De maneira semelhante, quando sei que não tenho amor, e não finjo amar; quando estou consciente do fato de não ter compaixão, e não me ponho a perseguir o ideal, o que é puro contrassenso — então, com o encarar do fato, surge uma qualidade diferente; e é esta qualidade que pode salvar o mundo, e não uma certa religião organizada, ou uma ideologia inventada pelos mais sabidos. É quando o coração está vazio, que as coisas da mente o enchem; e as coisas da mente são as explicações desse vazio, as palavras que descrevem as suas causas.

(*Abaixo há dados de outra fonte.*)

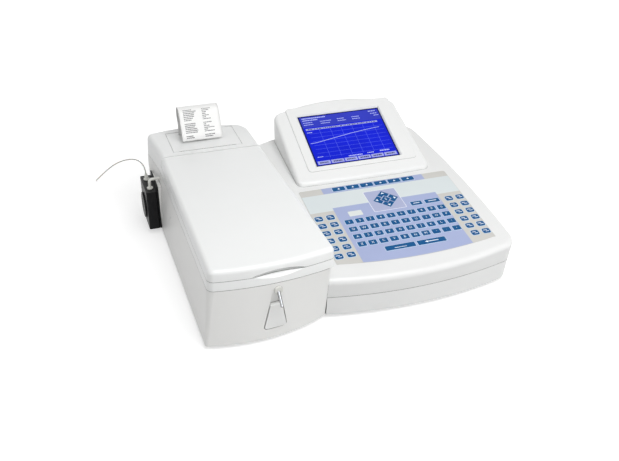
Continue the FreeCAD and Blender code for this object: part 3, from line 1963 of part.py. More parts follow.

Assim, se desejais realmente pôr fim às guerras, se desejais realmente pôr fim ao conflito existente na sociedade, deveis encarar com o fato de que não amais. Podeis ir a um templo e oferecer flores a uma imagem de pedra, mas isso nunca dará ao coração aquela extraordinária qualidade que é a compaixão, o amor, e que só vem quando a mente está tranquila, e não é ávida, invejosa. Quando percebeis o fato de que não tendes amor, e não fugis dele por meio de uma explicação ou procurando-lhe a causa, então esse próprio percebimento começa a atuar; ele traz delicadeza de sentimentos, compaixão. Há então a possibilidade de se criar um mundo todo diferente, sem esse existir brutal e caótico a que atualmente chamamos vida.